Objective
This study aimed to develop and validate a machine learning algorithm-based model for predicting invasive Klebsiella pneumoniae liver abscess syndrome(IKPLAS) in diabetes mellitus and compare the performance of different models.
Methods
The clinical signs and data on the admission of 213 diabetic patients with Klebsiella pneumoniae liver abscesses were collected as variables. The optimal feature variables were screened out, and then Artificial Neural Network, Support Vector Machine, Logistic Regression, Random Forest, K-Nearest Neighbor, Decision Tree, and XGBoost models were established. Finally, the model's prediction performance was evaluated by the ROC curve, sensitivity (recall), specificity, accuracy, precision, F1-score, Average Precision, calibration curve, and DCA curve.
Results
Four features of hemoglobin, platelet, D-dimer, and SOFA score were screened by the recursive elimination method, and seven prediction models were established based on these variables. The AUC (0.969), F1-Score(0.737), Sensitivity(0.875) and AP(0.890) of the SVM model were the highest among the seven models.
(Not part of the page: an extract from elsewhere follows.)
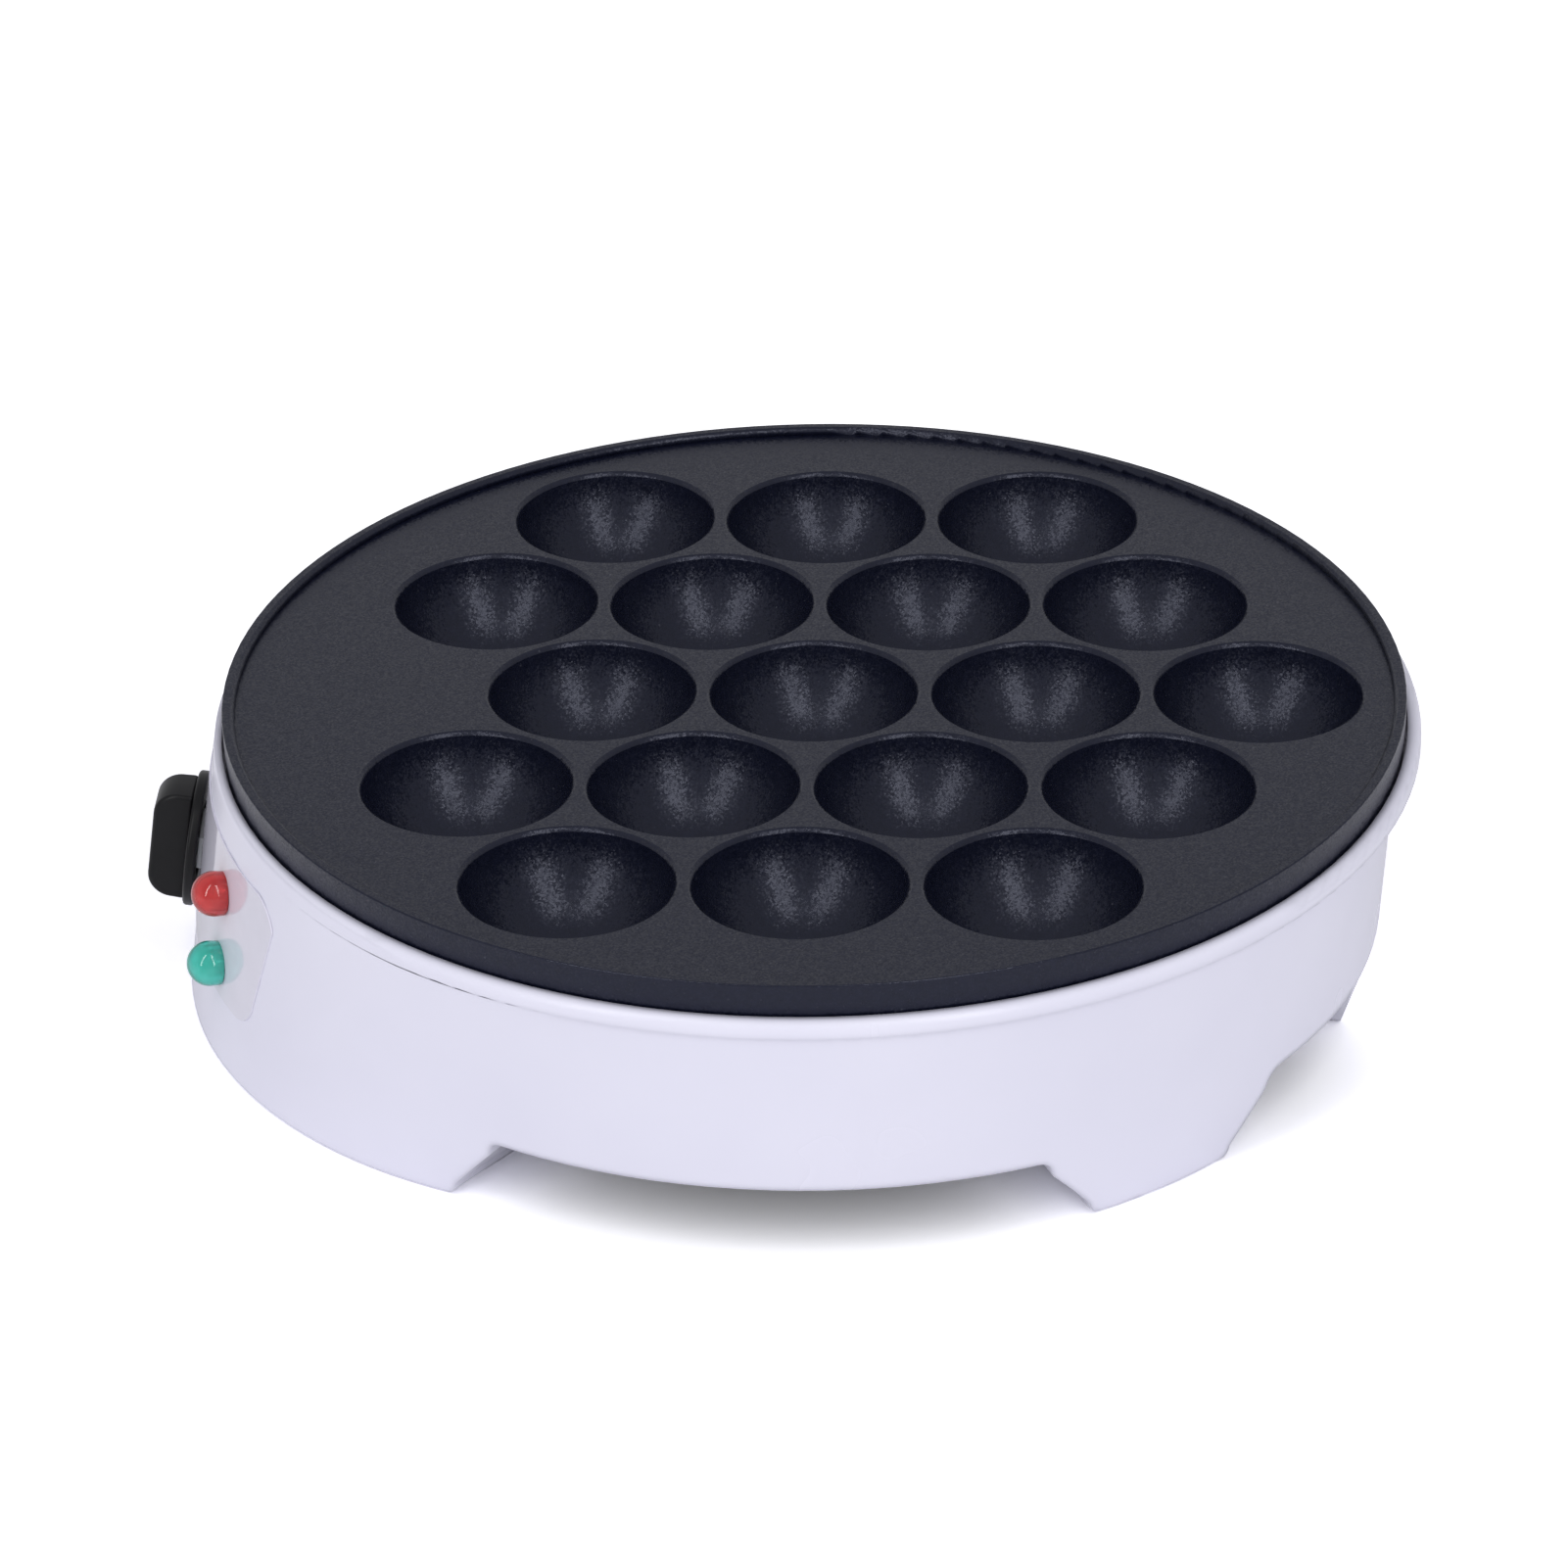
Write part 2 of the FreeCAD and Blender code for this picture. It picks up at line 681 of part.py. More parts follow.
def panel_hole(name, radius, frame):
    part = doc.addObject("Part::Cylinder", name)
    bind(part, Radius=radius, Height="12")
    part.Placement = frame
    return part


def at_inlet(piece, rise):
    """Puts a piece built about Z on the inlet's axis, a rise outside the wall's surface."""
    facing = Rotation(Vector(0, 0, 1), INLET_ANGLE) * Rotation(Vector(0, 1, 0), 90)
    x, y = polar(INLET_ANGLE, "%s + (%s)" % (INLET_RADIUS, rise))
    return place(piece, x="%s - %s" % (x, INLET_SHIFT), y=y, z="inlet_height",
                 axis=facing.Axis, angle=math.degrees(facing.Angle))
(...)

The KNN model showed the highest specificity (1.000). Except that the XGB and DT models over-estimates the occurrence of IKPLAS risk, the other models' calibration curves are a good fit with the actual observed results. Decision Curve Analysis showed that when the risk threshold was between 0.4 and 0.8, the net rate of intervention of the SVM model was significantly higher than that of other models. In the feature importance ranking, the SOFA score impacted the model significantly.
Conclusion
An effective prediction model of invasion Klebsiella pneumoniae liver abscess syndrome in diabetes mellitus could be established by a machine learning algorithm, which had potential application value.